§ **Task**: Output all the material that follows, exactly as given.

§ **Input records**:
::::

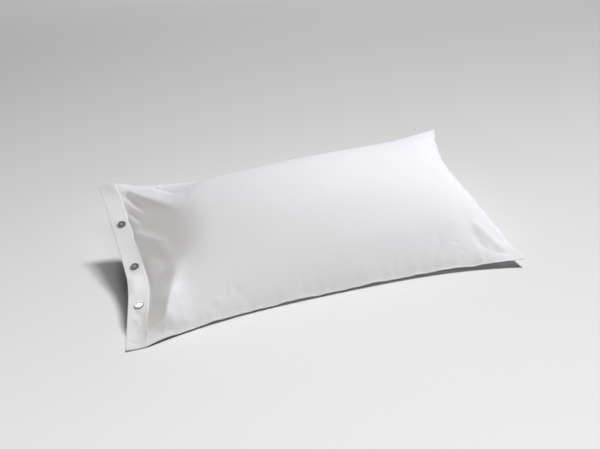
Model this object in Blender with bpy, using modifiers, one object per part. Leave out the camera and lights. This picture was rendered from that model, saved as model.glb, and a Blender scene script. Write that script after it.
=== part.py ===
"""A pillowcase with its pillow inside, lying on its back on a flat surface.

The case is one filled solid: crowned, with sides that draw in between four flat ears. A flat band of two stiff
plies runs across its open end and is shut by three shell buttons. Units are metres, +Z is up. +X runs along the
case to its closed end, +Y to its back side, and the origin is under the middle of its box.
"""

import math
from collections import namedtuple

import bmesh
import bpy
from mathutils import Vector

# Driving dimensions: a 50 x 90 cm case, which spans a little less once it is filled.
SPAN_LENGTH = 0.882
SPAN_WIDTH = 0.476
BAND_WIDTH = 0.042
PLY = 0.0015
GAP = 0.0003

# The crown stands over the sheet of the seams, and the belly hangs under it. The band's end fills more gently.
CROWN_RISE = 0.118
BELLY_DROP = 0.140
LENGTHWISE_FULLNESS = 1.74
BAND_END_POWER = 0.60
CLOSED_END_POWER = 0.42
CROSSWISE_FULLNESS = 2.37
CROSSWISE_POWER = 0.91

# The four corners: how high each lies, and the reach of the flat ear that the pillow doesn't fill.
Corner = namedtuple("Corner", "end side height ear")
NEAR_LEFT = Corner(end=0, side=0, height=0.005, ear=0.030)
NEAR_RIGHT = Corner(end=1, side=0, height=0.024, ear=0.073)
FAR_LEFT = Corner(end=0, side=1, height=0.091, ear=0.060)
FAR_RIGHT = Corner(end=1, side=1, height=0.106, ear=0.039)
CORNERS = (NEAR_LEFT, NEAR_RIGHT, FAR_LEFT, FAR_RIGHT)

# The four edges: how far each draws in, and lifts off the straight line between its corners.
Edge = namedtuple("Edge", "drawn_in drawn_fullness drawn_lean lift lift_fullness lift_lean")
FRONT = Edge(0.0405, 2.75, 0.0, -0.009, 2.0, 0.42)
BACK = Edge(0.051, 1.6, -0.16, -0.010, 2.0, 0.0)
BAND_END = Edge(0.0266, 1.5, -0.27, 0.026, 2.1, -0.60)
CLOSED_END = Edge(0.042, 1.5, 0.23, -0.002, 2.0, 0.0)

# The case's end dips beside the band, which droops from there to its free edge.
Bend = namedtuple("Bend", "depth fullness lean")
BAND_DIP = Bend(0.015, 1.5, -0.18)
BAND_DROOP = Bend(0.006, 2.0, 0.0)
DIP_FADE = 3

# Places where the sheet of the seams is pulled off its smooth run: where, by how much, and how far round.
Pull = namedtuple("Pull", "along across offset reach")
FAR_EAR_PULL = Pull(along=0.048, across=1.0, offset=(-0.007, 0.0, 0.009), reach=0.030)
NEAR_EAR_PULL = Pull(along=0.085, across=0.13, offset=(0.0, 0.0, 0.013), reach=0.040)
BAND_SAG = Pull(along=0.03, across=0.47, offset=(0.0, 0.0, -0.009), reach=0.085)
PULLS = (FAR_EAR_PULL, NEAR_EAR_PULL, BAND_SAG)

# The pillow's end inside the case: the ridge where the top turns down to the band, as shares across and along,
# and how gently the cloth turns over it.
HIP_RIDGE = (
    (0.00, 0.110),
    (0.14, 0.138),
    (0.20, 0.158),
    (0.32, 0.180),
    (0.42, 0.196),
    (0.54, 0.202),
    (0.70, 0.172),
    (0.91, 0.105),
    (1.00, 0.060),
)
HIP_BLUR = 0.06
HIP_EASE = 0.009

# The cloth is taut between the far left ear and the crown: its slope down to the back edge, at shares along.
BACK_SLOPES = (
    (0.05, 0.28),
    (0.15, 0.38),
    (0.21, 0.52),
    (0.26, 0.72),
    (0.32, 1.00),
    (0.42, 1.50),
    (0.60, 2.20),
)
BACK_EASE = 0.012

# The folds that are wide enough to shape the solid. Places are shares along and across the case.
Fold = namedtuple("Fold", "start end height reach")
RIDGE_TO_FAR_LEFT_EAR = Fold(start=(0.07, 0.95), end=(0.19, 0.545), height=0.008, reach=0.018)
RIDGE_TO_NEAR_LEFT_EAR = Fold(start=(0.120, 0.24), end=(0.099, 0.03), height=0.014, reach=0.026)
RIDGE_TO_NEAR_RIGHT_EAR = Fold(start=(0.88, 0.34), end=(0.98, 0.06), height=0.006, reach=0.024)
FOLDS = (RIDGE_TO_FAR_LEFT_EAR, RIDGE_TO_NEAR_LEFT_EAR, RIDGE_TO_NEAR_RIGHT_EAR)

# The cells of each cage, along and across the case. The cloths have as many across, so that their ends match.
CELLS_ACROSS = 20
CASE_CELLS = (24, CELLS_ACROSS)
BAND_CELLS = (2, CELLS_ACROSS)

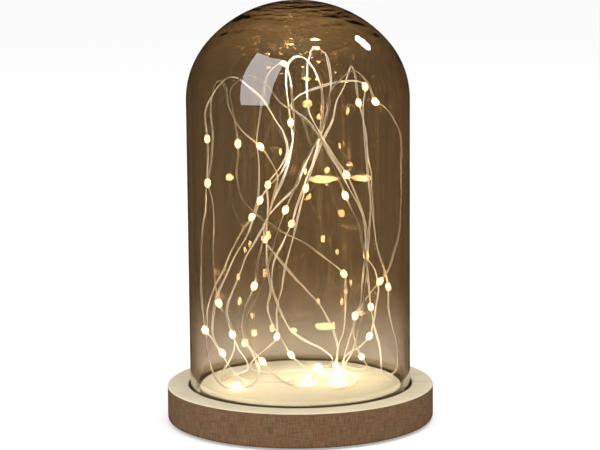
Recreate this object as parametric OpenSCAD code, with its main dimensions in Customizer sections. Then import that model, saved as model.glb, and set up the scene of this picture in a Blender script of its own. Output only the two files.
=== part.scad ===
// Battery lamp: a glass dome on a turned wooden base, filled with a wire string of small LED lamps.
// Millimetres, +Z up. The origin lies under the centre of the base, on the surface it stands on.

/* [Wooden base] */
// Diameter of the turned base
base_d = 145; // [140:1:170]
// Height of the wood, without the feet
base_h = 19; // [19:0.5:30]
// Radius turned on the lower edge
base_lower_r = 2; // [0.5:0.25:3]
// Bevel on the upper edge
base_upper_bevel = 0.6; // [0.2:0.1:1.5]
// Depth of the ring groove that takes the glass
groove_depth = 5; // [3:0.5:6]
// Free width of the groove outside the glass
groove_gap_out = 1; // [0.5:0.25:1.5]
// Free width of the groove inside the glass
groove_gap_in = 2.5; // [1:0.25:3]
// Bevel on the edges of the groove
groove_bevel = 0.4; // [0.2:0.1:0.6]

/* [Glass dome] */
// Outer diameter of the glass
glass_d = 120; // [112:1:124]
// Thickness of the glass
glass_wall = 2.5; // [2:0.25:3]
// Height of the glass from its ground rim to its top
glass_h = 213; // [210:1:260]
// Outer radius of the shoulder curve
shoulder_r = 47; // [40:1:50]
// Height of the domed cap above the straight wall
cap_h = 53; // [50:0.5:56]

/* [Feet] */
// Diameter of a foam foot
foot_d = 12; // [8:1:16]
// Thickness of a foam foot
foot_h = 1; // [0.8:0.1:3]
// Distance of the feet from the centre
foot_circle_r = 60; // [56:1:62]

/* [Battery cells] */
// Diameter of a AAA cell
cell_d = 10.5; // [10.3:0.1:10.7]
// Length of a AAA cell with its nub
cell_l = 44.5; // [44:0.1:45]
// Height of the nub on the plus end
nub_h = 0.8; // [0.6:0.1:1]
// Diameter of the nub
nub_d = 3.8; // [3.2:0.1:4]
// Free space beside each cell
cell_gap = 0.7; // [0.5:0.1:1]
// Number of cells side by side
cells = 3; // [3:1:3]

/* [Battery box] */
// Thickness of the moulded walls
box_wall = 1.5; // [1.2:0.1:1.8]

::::

§ **Task solution**:
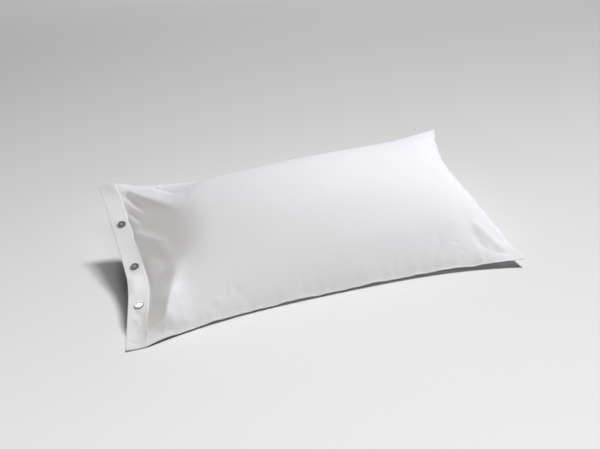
Model this object in Blender with bpy, using modifiers, one object per part. Leave out the camera and lights. This picture was rendered from that model, saved as model.glb, and a Blender scene script. Write that script after it.
=== part.py ===
"""A pillowcase with its pillow inside, lying on its back on a flat surface.

The case is one filled solid: crowned, with sides that draw in between four flat ears. A flat band of two stiff
plies runs across its open end and is shut by three shell buttons. Units are metres, +Z is up. +X runs along the
case to its closed end, +Y to its back side, and the origin is under the middle of its box.
"""

import math
from collections import namedtuple

import bmesh
import bpy
from mathutils import Vector

# Driving dimensions: a 50 x 90 cm case, which spans a little less once it is filled.
SPAN_LENGTH = 0.882
SPAN_WIDTH = 0.476
BAND_WIDTH = 0.042
PLY = 0.0015
GAP = 0.0003

# The crown stands over the sheet of the seams, and the belly hangs under it. The band's end fills more gently.
CROWN_RISE = 0.118
BELLY_DROP = 0.140
LENGTHWISE_FULLNESS = 1.74
BAND_END_POWER = 0.60
CLOSED_END_POWER = 0.42
CROSSWISE_FULLNESS = 2.37
CROSSWISE_POWER = 0.91

# The four corners: how high each lies, and the reach of the flat ear that the pillow doesn't fill.
Corner = namedtuple("Corner", "end side height ear")
NEAR_LEFT = Corner(end=0, side=0, height=0.005, ear=0.030)
NEAR_RIGHT = Corner(end=1, side=0, height=0.024, ear=0.073)
FAR_LEFT = Corner(end=0, side=1, height=0.091, ear=0.060)
FAR_RIGHT = Corner(end=1, side=1, height=0.106, ear=0.039)
CORNERS = (NEAR_LEFT, NEAR_RIGHT, FAR_LEFT, FAR_RIGHT)

# The four edges: how far each draws in, and lifts off the straight line between its corners.
Edge = namedtuple("Edge", "drawn_in drawn_fullness drawn_lean lift lift_fullness lift_lean")
FRONT = Edge(0.0405, 2.75, 0.0, -0.009, 2.0, 0.42)
BACK = Edge(0.051, 1.6, -0.16, -0.010, 2.0, 0.0)
BAND_END = Edge(0.0266, 1.5, -0.27, 0.026, 2.1, -0.60)
CLOSED_END = Edge(0.042, 1.5, 0.23, -0.002, 2.0, 0.0)

# The case's end dips beside the band, which droops from there to its free edge.
Bend = namedtuple("Bend", "depth fullness lean")
BAND_DIP = Bend(0.015, 1.5, -0.18)
BAND_DROOP = Bend(0.006, 2.0, 0.0)
DIP_FADE = 3

# Places where the sheet of the seams is pulled off its smooth run: where, by how much, and how far round.
Pull = namedtuple("Pull", "along across offset reach")
FAR_EAR_PULL = Pull(along=0.048, across=1.0, offset=(-0.007, 0.0, 0.009), reach=0.030)
NEAR_EAR_PULL = Pull(along=0.085, across=0.13, offset=(0.0, 0.0, 0.013), reach=0.040)
BAND_SAG = Pull(along=0.03, across=0.47, offset=(0.0, 0.0, -0.009), reach=0.085)
PULLS = (FAR_EAR_PULL, NEAR_EAR_PULL, BAND_SAG)

# The pillow's end inside the case: the ridge where the top turns down to the band, as shares across and along,
# and how gently the cloth turns over it.
HIP_RIDGE = (
    (0.00, 0.110),
    (0.14, 0.138),
    (0.20, 0.158),
    (0.32, 0.180),
    (0.42, 0.196),
    (0.54, 0.202),
    (0.70, 0.172),
    (0.91, 0.105),
    (1.00, 0.060),
)
HIP_BLUR = 0.06
HIP_EASE = 0.009

# The cloth is taut between the far left ear and the crown: its slope down to the back edge, at shares along.
BACK_SLOPES = (
    (0.05, 0.28),
    (0.15, 0.38),
    (0.21, 0.52),
    (0.26, 0.72),
    (0.32, 1.00),
    (0.42, 1.50),
    (0.60, 2.20),
)
BACK_EASE = 0.012

# The folds that are wide enough to shape the solid. Places are shares along and across the case.
Fold = namedtuple("Fold", "start end height reach")
RIDGE_TO_FAR_LEFT_EAR = Fold(start=(0.07, 0.95), end=(0.19, 0.545), height=0.008, reach=0.018)
RIDGE_TO_NEAR_LEFT_EAR = Fold(start=(0.120, 0.24), end=(0.099, 0.03), height=0.014, reach=0.026)
RIDGE_TO_NEAR_RIGHT_EAR = Fold(start=(0.88, 0.34), end=(0.98, 0.06), height=0.006, reach=0.024)
FOLDS = (RIDGE_TO_FAR_LEFT_EAR, RIDGE_TO_NEAR_LEFT_EAR, RIDGE_TO_NEAR_RIGHT_EAR)

# The cells of each cage, along and across the case. The cloths have as many across, so that their ends match.
CELLS_ACROSS = 20
CASE_CELLS = (24, CELLS_ACROSS)
BAND_CELLS = (2, CELLS_ACROSS)

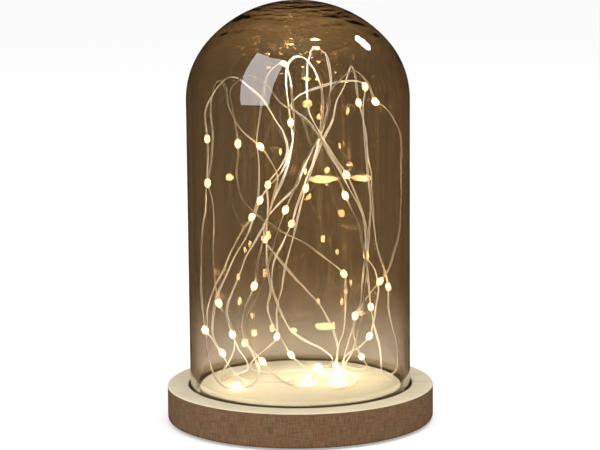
Recreate this object as parametric OpenSCAD code, with its main dimensions in Customizer sections. Then import that model, saved as model.glb, and set up the scene of this picture in a Blender script of its own. Output only the two files.
=== part.scad ===
// Battery lamp: a glass dome on a turned wooden base, filled with a wire string of small LED lamps.
// Millimetres, +Z up. The origin lies under the centre of the base, on the surface it stands on.

/* [Wooden base] */
// Diameter of the turned base
base_d = 145; // [140:1:170]
// Height of the wood, without the feet
base_h = 19; // [19:0.5:30]
// Radius turned on the lower edge
base_lower_r = 2; // [0.5:0.25:3]
// Bevel on the upper edge
base_upper_bevel = 0.6; // [0.2:0.1:1.5]
// Depth of the ring groove that takes the glass
groove_depth = 5; // [3:0.5:6]
// Free width of the groove outside the glass
groove_gap_out = 1; // [0.5:0.25:1.5]
// Free width of the groove inside the glass
groove_gap_in = 2.5; // [1:0.25:3]
// Bevel on the edges of the groove
groove_bevel = 0.4; // [0.2:0.1:0.6]

/* [Glass dome] */
// Outer diameter of the glass
glass_d = 120; // [112:1:124]
// Thickness of the glass
glass_wall = 2.5; // [2:0.25:3]
// Height of the glass from its ground rim to its top
glass_h = 213; // [210:1:260]
// Outer radius of the shoulder curve
shoulder_r = 47; // [40:1:50]
// Height of the domed cap above the straight wall
cap_h = 53; // [50:0.5:56]

/* [Feet] */
// Diameter of a foam foot
foot_d = 12; // [8:1:16]
// Thickness of a foam foot
foot_h = 1; // [0.8:0.1:3]
// Distance of the feet from the centre
foot_circle_r = 60; // [56:1:62]

/* [Battery cells] */
// Diameter of a AAA cell
cell_d = 10.5; // [10.3:0.1:10.7]
// Length of a AAA cell with its nub
cell_l = 44.5; // [44:0.1:45]
// Height of the nub on the plus end
nub_h = 0.8; // [0.6:0.1:1]
// Diameter of the nub
nub_d = 3.8; // [3.2:0.1:4]
// Free space beside each cell
cell_gap = 0.7; // [0.5:0.1:1]
// Number of cells side by side
cells = 3; // [3:1:3]

/* [Battery box] */
// Thickness of the moulded walls
box_wall = 1.5; // [1.2:0.1:1.8]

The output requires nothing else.